Loubna Hajib, who worked at Le Bilboquet from June 2014 to December 2015, should have been entitled to the full minimum wage, versus the lower tipped minimum wage, because she was required to share tips with "silver polishers" and "managerial captains," the suit alleges. Both federal and state law prohibit restaurants from pooling tips with cooks, managers, and other employees that don't typically receive gratuities.
The lawsuit also alleges that:
- Le Bilboquet was not entitled to pay Hajib the lower tipped minimum in the first place because the restaurant "did not give...appropriate notice" that it was taking a tip credit and paying her that lower wage, as required by state law.

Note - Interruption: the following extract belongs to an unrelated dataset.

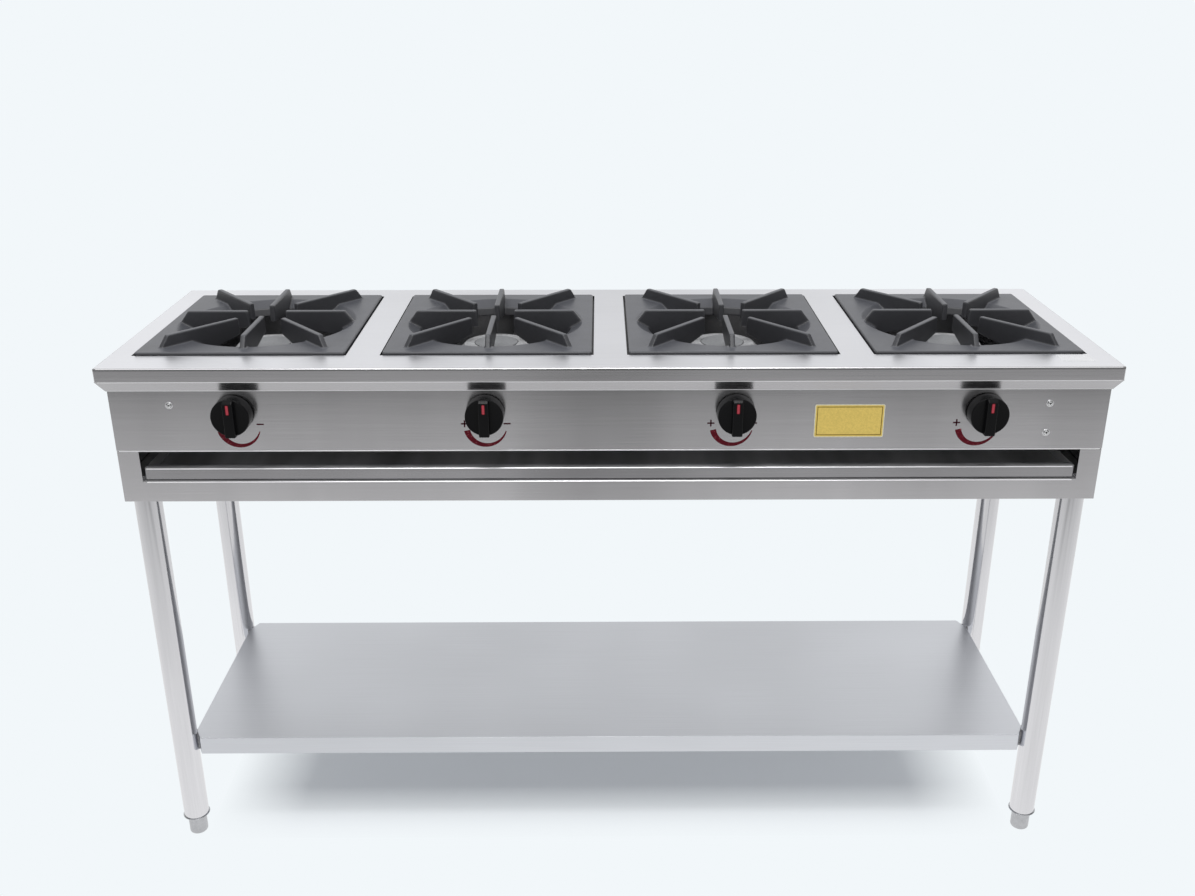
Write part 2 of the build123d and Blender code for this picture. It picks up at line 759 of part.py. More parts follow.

- The plaintiff was not paid "any hourly wage" during five days of training at the beginning of her employment.
- The restaurant did not pay Hajib for "required" wine training class held on "most Fridays," even when Hajib was not scheduled to work those days.
- Le Bilboquet did not pay the plaintiff time-and-a-half overtime for working in excess of 40-hours per week.
Kirschenbaum is seeking class action status for the suit under the Fair Labor Standards Act, which would cover 60 or more current and former employees. Le Bilboquet, at the time of publication, had not yet responded to Eater's Thursday night email inquiry about the allegations.